*Written instruction:* Copy out all the records exactly.

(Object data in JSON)
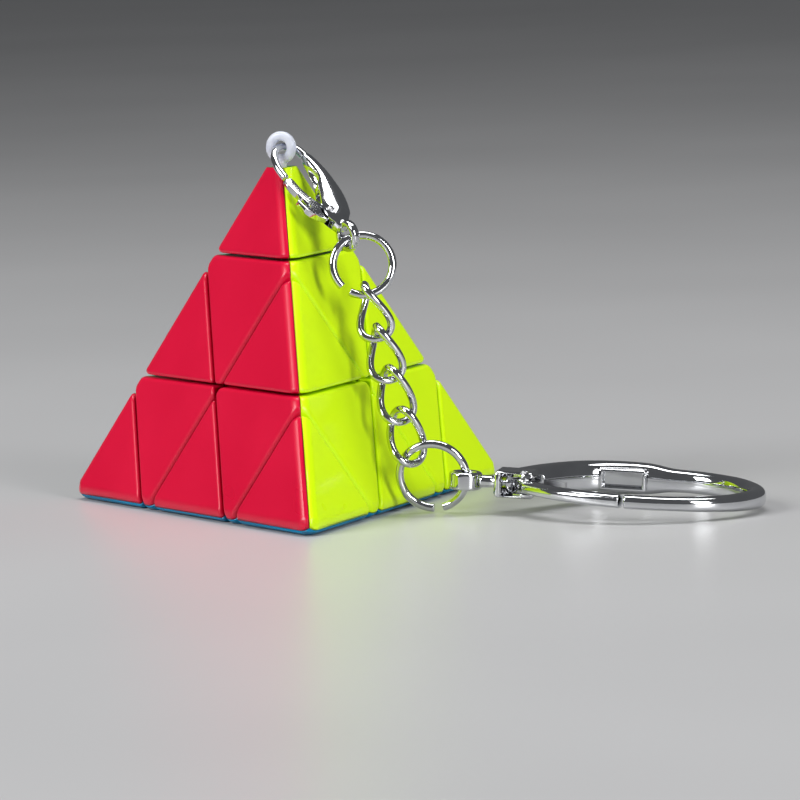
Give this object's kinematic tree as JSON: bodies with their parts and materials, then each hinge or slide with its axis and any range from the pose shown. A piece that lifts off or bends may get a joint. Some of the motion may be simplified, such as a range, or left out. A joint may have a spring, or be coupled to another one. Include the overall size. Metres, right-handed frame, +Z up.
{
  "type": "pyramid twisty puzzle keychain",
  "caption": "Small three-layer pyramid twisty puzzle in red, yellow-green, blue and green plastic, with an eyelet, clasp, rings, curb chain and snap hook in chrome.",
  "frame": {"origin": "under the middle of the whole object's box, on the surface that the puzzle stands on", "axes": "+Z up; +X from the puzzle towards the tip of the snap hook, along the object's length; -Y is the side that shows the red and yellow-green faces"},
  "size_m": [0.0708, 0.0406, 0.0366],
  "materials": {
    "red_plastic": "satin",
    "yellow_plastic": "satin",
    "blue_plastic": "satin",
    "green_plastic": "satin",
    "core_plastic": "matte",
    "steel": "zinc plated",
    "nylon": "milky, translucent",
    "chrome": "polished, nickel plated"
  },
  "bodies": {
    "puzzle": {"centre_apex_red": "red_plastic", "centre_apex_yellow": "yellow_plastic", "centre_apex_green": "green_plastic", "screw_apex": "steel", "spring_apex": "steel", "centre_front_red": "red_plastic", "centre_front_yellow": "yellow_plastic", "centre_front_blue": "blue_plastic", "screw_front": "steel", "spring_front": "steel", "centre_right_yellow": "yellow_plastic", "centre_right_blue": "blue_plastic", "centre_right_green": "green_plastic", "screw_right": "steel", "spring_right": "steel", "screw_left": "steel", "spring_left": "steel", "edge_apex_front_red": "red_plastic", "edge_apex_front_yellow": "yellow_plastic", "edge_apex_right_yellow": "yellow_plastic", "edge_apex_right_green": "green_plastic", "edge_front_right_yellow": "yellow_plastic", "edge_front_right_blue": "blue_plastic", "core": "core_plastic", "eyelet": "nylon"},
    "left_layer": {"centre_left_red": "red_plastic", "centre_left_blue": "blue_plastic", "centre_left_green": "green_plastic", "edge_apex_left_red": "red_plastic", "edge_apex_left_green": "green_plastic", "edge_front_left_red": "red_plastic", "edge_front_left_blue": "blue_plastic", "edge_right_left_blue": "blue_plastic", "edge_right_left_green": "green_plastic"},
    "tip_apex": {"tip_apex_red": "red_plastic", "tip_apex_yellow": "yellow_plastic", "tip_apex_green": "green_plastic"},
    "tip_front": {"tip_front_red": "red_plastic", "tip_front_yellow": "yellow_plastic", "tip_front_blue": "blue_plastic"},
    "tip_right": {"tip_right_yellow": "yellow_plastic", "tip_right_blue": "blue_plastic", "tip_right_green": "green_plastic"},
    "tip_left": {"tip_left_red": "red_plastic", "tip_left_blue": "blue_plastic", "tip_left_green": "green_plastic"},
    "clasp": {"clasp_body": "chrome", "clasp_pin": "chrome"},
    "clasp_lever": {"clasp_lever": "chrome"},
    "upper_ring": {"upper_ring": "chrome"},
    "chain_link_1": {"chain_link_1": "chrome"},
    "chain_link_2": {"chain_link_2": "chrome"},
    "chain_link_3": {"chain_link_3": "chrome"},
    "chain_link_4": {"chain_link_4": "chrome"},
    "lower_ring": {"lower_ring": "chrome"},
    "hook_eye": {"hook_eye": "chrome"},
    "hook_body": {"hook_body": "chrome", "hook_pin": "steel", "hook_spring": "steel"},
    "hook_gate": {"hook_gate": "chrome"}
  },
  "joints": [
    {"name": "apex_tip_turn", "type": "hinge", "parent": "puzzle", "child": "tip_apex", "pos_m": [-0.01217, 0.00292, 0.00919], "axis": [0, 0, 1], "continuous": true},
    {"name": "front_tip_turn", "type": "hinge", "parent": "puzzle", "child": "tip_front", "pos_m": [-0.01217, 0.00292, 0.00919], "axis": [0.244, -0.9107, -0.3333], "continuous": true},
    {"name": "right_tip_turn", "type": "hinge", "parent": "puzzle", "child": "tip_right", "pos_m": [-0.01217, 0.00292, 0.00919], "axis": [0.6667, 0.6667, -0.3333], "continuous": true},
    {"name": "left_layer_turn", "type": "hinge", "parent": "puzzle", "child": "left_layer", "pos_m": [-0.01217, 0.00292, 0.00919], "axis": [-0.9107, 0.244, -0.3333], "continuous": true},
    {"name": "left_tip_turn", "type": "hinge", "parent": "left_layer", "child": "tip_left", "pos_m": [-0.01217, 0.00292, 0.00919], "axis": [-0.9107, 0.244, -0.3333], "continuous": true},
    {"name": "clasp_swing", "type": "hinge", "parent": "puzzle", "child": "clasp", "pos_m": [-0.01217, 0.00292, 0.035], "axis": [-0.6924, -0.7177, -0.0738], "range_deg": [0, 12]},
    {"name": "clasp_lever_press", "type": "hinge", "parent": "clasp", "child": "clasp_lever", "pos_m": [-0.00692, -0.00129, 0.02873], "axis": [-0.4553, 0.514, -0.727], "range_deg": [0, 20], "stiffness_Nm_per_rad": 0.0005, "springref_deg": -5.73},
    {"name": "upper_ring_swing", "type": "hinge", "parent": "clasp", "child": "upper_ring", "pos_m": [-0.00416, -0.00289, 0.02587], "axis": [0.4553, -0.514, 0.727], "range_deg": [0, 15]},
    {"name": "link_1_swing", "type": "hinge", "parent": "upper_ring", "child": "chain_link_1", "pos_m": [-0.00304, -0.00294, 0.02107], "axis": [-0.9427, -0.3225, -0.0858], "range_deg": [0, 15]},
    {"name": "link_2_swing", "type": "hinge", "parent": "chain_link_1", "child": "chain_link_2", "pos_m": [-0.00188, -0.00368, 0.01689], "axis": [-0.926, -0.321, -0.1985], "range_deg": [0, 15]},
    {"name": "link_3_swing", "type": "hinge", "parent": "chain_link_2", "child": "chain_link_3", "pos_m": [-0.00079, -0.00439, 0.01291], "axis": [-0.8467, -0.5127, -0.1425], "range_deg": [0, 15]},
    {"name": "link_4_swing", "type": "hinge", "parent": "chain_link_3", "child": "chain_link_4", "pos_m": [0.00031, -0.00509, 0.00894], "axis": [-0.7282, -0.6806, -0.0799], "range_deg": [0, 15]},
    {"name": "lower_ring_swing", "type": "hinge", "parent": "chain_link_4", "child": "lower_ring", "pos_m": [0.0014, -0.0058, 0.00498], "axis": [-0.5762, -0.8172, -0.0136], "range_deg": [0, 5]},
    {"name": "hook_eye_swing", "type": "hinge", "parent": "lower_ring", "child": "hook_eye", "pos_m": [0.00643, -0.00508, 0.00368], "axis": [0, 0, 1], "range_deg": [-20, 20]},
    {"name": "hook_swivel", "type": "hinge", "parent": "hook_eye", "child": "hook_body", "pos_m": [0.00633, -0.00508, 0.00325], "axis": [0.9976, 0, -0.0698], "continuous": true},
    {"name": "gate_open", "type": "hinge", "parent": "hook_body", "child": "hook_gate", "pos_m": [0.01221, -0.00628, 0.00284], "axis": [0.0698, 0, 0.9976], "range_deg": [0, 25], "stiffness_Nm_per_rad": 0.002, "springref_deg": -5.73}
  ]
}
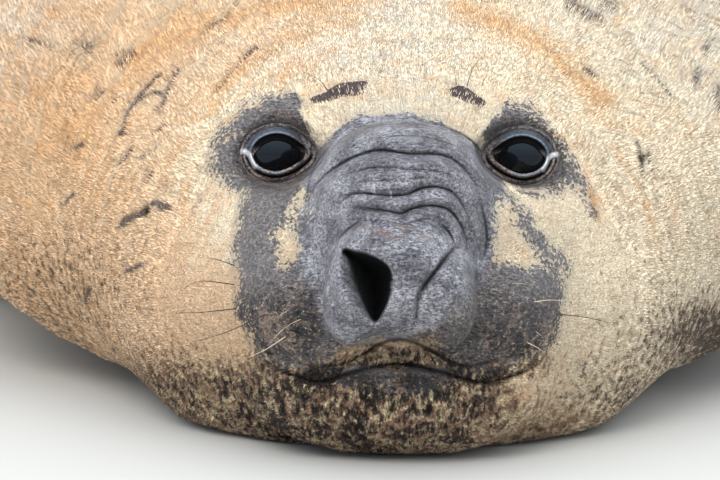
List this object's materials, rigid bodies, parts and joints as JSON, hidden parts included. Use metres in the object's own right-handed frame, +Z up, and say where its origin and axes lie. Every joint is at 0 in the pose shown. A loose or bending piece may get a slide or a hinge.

*Answer to this task:*
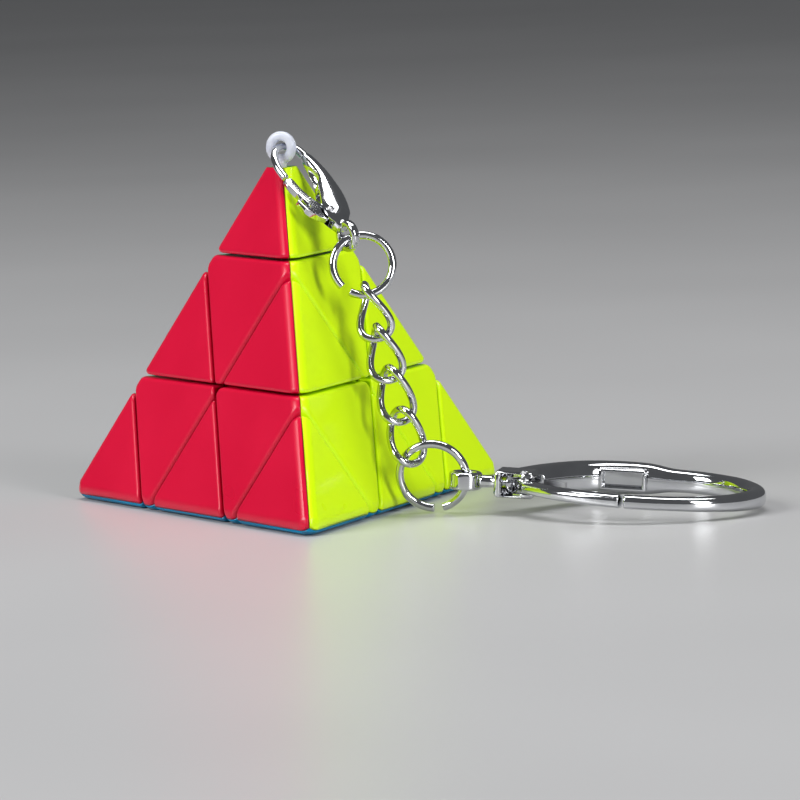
Give this object's kinematic tree as JSON: bodies with their parts and materials, then each hinge or slide with its axis and any range from the pose shown. A piece that lifts off or bends may get a joint. Some of the motion may be simplified, such as a range, or left out. A joint may have a spring, or be coupled to another one. Include the overall size. Metres, right-handed frame, +Z up.
{
  "type": "pyramid twisty puzzle keychain",
  "caption": "Small three-layer pyramid twisty puzzle in red, yellow-green, blue and green plastic, with an eyelet, clasp, rings, curb chain and snap hook in chrome.",
  "frame": {"origin": "under the middle of the whole object's box, on the surface that the puzzle stands on", "axes": "+Z up; +X from the puzzle towards the tip of the snap hook, along the object's length; -Y is the side that shows the red and yellow-green faces"},
  "size_m": [0.0708, 0.0406, 0.0366],
  "materials": {
    "red_plastic": "satin",
    "yellow_plastic": "satin",
    "blue_plastic": "satin",
    "green_plastic": "satin",
    "core_plastic": "matte",
    "steel": "zinc plated",
    "nylon": "milky, translucent",
    "chrome": "polished, nickel plated"
  },
  "bodies": {
    "puzzle": {"centre_apex_red": "red_plastic", "centre_apex_yellow": "yellow_plastic", "centre_apex_green": "green_plastic", "screw_apex": "steel", "spring_apex": "steel", "centre_front_red": "red_plastic", "centre_front_yellow": "yellow_plastic", "centre_front_blue": "blue_plastic", "screw_front": "steel", "spring_front": "steel", "centre_right_yellow": "yellow_plastic", "centre_right_blue": "blue_plastic", "centre_right_green": "green_plastic", "screw_right": "steel", "spring_right": "steel", "screw_left": "steel", "spring_left": "steel", "edge_apex_front_red": "red_plastic", "edge_apex_front_yellow": "yellow_plastic", "edge_apex_right_yellow": "yellow_plastic", "edge_apex_right_green": "green_plastic", "edge_front_right_yellow": "yellow_plastic", "edge_front_right_blue": "blue_plastic", "core": "core_plastic", "eyelet": "nylon"},
    "left_layer": {"centre_left_red": "red_plastic", "centre_left_blue": "blue_plastic", "centre_left_green": "green_plastic", "edge_apex_left_red": "red_plastic", "edge_apex_left_green": "green_plastic", "edge_front_left_red": "red_plastic", "edge_front_left_blue": "blue_plastic", "edge_right_left_blue": "blue_plastic", "edge_right_left_green": "green_plastic"},
    "tip_apex": {"tip_apex_red": "red_plastic", "tip_apex_yellow": "yellow_plastic", "tip_apex_green": "green_plastic"},
    "tip_front": {"tip_front_red": "red_plastic", "tip_front_yellow": "yellow_plastic", "tip_front_blue": "blue_plastic"},
    "tip_right": {"tip_right_yellow": "yellow_plastic", "tip_right_blue": "blue_plastic", "tip_right_green": "green_plastic"},
    "tip_left": {"tip_left_red": "red_plastic", "tip_left_blue": "blue_plastic", "tip_left_green": "green_plastic"},
    "clasp": {"clasp_body": "chrome", "clasp_pin": "chrome"},
    "clasp_lever": {"clasp_lever": "chrome"},
    "upper_ring": {"upper_ring": "chrome"},
    "chain_link_1": {"chain_link_1": "chrome"},
    "chain_link_2": {"chain_link_2": "chrome"},
    "chain_link_3": {"chain_link_3": "chrome"},
    "chain_link_4": {"chain_link_4": "chrome"},
    "lower_ring": {"lower_ring": "chrome"},
    "hook_eye": {"hook_eye": "chrome"},
    "hook_body": {"hook_body": "chrome", "hook_pin": "steel", "hook_spring": "steel"},
    "hook_gate": {"hook_gate": "chrome"}
  },
  "joints": [
    {"name": "apex_tip_turn", "type": "hinge", "parent": "puzzle", "child": "tip_apex", "pos_m": [-0.01217, 0.00292, 0.00919], "axis": [0, 0, 1], "continuous": true},
    {"name": "front_tip_turn", "type": "hinge", "parent": "puzzle", "child": "tip_front", "pos_m": [-0.01217, 0.00292, 0.00919], "axis": [0.244, -0.9107, -0.3333], "continuous": true},
    {"name": "right_tip_turn", "type": "hinge", "parent": "puzzle", "child": "tip_right", "pos_m": [-0.01217, 0.00292, 0.00919], "axis": [0.6667, 0.6667, -0.3333], "continuous": true},
    {"name": "left_layer_turn", "type": "hinge", "parent": "puzzle", "child": "left_layer", "pos_m": [-0.01217, 0.00292, 0.00919], "axis": [-0.9107, 0.244, -0.3333], "continuous": true},
    {"name": "left_tip_turn", "type": "hinge", "parent": "left_layer", "child": "tip_left", "pos_m": [-0.01217, 0.00292, 0.00919], "axis": [-0.9107, 0.244, -0.3333], "continuous": true},
    {"name": "clasp_swing", "type": "hinge", "parent": "puzzle", "child": "clasp", "pos_m": [-0.01217, 0.00292, 0.035], "axis": [-0.6924, -0.7177, -0.0738], "range_deg": [0, 12]},
    {"name": "clasp_lever_press", "type": "hinge", "parent": "clasp", "child": "clasp_lever", "pos_m": [-0.00692, -0.00129, 0.02873], "axis": [-0.4553, 0.514, -0.727], "range_deg": [0, 20], "stiffness_Nm_per_rad": 0.0005, "springref_deg": -5.73},
    {"name": "upper_ring_swing", "type": "hinge", "parent": "clasp", "child": "upper_ring", "pos_m": [-0.00416, -0.00289, 0.02587], "axis": [0.4553, -0.514, 0.727], "range_deg": [0, 15]},
    {"name": "link_1_swing", "type": "hinge", "parent": "upper_ring", "child": "chain_link_1", "pos_m": [-0.00304, -0.00294, 0.02107], "axis": [-0.9427, -0.3225, -0.0858], "range_deg": [0, 15]},
    {"name": "link_2_swing", "type": "hinge", "parent": "chain_link_1", "child": "chain_link_2", "pos_m": [-0.00188, -0.00368, 0.01689], "axis": [-0.926, -0.321, -0.1985], "range_deg": [0, 15]},
    {"name": "link_3_swing", "type": "hinge", "parent": "chain_link_2", "child": "chain_link_3", "pos_m": [-0.00079, -0.00439, 0.01291], "axis": [-0.8467, -0.5127, -0.1425], "range_deg": [0, 15]},
    {"name": "link_4_swing", "type": "hinge", "parent": "chain_link_3", "child": "chain_link_4", "pos_m": [0.00031, -0.00509, 0.00894], "axis": [-0.7282, -0.6806, -0.0799], "range_deg": [0, 15]},
    {"name": "lower_ring_swing", "type": "hinge", "parent": "chain_link_4", "child": "lower_ring", "pos_m": [0.0014, -0.0058, 0.00498], "axis": [-0.5762, -0.8172, -0.0136], "range_deg": [0, 5]},
    {"name": "hook_eye_swing", "type": "hinge", "parent": "lower_ring", "child": "hook_eye", "pos_m": [0.00643, -0.00508, 0.00368], "axis": [0, 0, 1], "range_deg": [-20, 20]},
    {"name": "hook_swivel", "type": "hinge", "parent": "hook_eye", "child": "hook_body", "pos_m": [0.00633, -0.00508, 0.00325], "axis": [0.9976, 0, -0.0698], "continuous": true},
    {"name": "gate_open", "type": "hinge", "parent": "hook_body", "child": "hook_gate", "pos_m": [0.01221, -0.00628, 0.00284], "axis": [0.0698, 0, 0.9976], "range_deg": [0, 25], "stiffness_Nm_per_rad": 0.002, "springref_deg": -5.73}
  ]
}
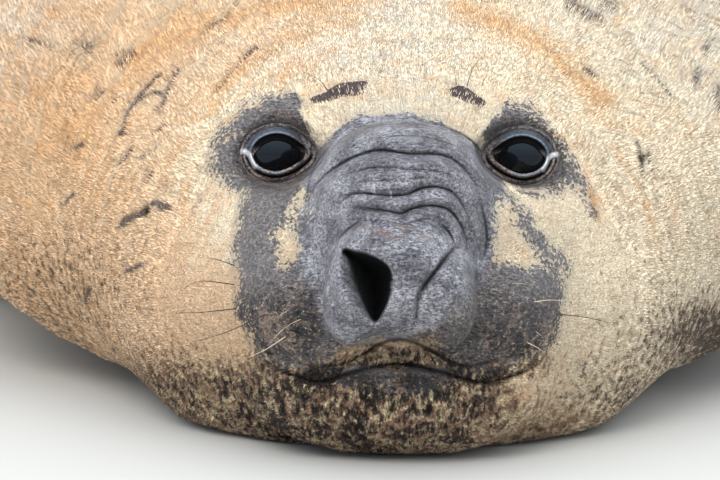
List this object's materials, rigid bodies, parts and joints as JSON, hidden parts included. Use metres in the object's own right-handed frame, +Z up, and say where its origin and axes lie. Every joint is at 0 in the pose shown. A loose or bending piece may get a slide or a hinge.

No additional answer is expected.